Adding more testing to DevOps is not always easy, especially when that testing could block development. While CICD cycles are a high priority for many companies, software developers continue to have trouble attaining a high maturity level. In 2019, 43% of software development professionals rated their development as either high or elite performers in DevOps, down from 48% in 2018, according to the DevOps Research and Assessment (DORA) group at Google. High performers deploy code for an application at least once per week, require less than a week lead time for changes, and can restore services within a day following an incident.
"Continuous delivery is not easy to do," says Christopher Condo, a principal analyst in the application development and delivery group at Forrester Research. "Continuous delivery requires automation at every level, but not just automation of software delivery, function testing, and infrastructure and release management, but also automation of compliance and automation of governance. ... Companies that are very risk-averse and want to have a lot of levels of tests, that makes it even harder."
Adding fuzzing to companies struggling to refine their DevOps implementations is a challenge. Basic fuzzing technology, in which the program finds all the application inputs and then randomly sends data to those inputs, leads to a very large — often infinite — set of possible inputs. A critical key in fuzzing is limiting the number of inputs, or the construction of inputs, used to test an application, which reduces the complexity of the problem, says ForAllSecure's Whalen.
"There is this huge space of negative testing. What happens when an applications sees things that it is not supposed to see, or it is not expected to see?" he says. He stresses the necessity of getting it right, however. "When you move into cloud-native architecture, you are not necessarily going to have a lot of control over what [sorts of attacks] will be coming at the application. And that is where fuzzing does really, really well."
Google agrees. Last year, the company released its own fuzzer, Cluster Fuzz, as an open source project. Like many fuzzers, the program aims to find memory corruption flaws in software that could be exploited by attackers. Google ran the system on a massive workload cluster of 25,000 cores and offered it as a free service for open source projects. The company credited it with finding more than 16,000 bugs in the Chrome browser and more than 11,000 bugs in a variety of open source programs.
"For software projects written in an unsafe language such as C or C++, fuzzing is a crucial part of ensuring their security and stability," Google stated in its blog post. "In order for fuzzing to be truly effective, it must be continuous, done at scale, and integrated into the development process of a software project."

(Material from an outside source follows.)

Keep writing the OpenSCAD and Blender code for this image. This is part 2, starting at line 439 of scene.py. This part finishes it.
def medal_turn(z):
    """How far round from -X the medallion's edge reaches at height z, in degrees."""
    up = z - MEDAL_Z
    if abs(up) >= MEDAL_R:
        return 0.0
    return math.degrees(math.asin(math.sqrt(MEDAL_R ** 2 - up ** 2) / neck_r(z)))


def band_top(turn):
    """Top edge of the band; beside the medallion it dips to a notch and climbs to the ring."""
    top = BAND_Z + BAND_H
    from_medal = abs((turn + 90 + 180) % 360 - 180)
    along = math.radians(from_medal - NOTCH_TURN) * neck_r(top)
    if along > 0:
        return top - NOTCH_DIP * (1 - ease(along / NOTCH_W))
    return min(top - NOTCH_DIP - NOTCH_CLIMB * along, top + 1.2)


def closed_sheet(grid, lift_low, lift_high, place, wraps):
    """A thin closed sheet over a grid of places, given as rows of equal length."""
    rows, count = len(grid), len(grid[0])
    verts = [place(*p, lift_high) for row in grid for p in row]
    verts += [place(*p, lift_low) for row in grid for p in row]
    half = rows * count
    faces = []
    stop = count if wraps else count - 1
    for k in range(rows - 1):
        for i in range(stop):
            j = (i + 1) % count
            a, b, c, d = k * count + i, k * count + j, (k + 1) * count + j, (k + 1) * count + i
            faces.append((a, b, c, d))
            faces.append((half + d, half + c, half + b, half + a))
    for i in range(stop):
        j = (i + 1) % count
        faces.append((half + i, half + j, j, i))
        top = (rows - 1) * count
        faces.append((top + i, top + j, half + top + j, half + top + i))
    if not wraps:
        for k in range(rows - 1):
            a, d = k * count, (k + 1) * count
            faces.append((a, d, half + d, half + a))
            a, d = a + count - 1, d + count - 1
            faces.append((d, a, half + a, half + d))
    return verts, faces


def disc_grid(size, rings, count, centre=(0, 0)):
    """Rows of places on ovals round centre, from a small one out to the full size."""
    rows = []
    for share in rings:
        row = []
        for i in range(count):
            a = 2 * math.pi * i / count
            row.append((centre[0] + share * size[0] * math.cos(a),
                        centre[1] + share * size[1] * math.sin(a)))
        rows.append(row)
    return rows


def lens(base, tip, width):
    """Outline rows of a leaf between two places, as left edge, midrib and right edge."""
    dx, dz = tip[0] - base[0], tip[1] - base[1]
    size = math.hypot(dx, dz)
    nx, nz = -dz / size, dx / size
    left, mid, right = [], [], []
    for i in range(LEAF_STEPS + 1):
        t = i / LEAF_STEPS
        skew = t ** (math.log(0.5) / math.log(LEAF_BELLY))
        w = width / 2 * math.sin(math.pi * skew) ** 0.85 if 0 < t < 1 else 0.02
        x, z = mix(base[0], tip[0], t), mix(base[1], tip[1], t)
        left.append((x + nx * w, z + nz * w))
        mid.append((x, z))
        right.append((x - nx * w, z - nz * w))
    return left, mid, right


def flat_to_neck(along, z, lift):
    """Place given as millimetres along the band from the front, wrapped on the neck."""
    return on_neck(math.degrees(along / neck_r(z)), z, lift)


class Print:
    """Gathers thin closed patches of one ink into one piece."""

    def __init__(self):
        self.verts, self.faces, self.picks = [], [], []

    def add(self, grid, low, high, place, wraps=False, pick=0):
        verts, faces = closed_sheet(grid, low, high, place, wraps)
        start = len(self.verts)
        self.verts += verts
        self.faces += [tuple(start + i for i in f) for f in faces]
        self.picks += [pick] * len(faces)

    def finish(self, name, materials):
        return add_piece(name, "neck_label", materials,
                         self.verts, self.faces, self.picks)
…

To make incorporating fuzz testing into DevOps pipelines easier, companies should use smaller test sets. Software security firm Synopsys, for example, points out that companies could run 9 million test cases on the full settings for its fuzzing platform, Defensics, or 700,000 under its default settings. Tailoring the test sample to thousands of cases can mean that developers run a fuzz test within the DevOps cycle and alert developers to any issues.
In the end, fuzzing remains complex.
ForAllSecure's automated fuzzing machine, Mayhem, for example, came out of a research project at Carnegie Mellon University and made a name for itself in 2016 when it won the Cyber Grand Challenge event, an all-machine hacking tournament. However, a subsequent invitation to the annual DEF CON Capture the Flag tournament demonstrated that even the top system in AI fuzzing still has a long road ahead in the cybersecurity world, when the system placed dead last in the rankings out of 15 teams.
Arguably, such AI systems, which have toppled the top games players in chess, Jeopardy, poker, and Go, will eventually solve this problem as well. Both defensive and offensive systems benefit from automation, says Alex Rebert, co-founder of ForAllSecure.
"We're already seeing an increasing reliance on automation tools, both in the defensive and offensive side," he says. "On the offensive side, everyone I know relies heavily on tools like fuzzing to find exploitable bugs."
As developers' tools and services incorporate more easy-to-use fuzzing, software security will benefit. Building experience into the services will help developers know when to use fuzzing and when to rely on other technologies, says David DeSanto, director of secure and defend at GitLab.
"In my career, I've broken a lot of people's stuff, and a lot of the times it is because I led with fuzz testing first," he says. "Fuzzing used to be a dark art that only the security researchers and hackers knew how to use. The goal is to make it approachable and easy to understand."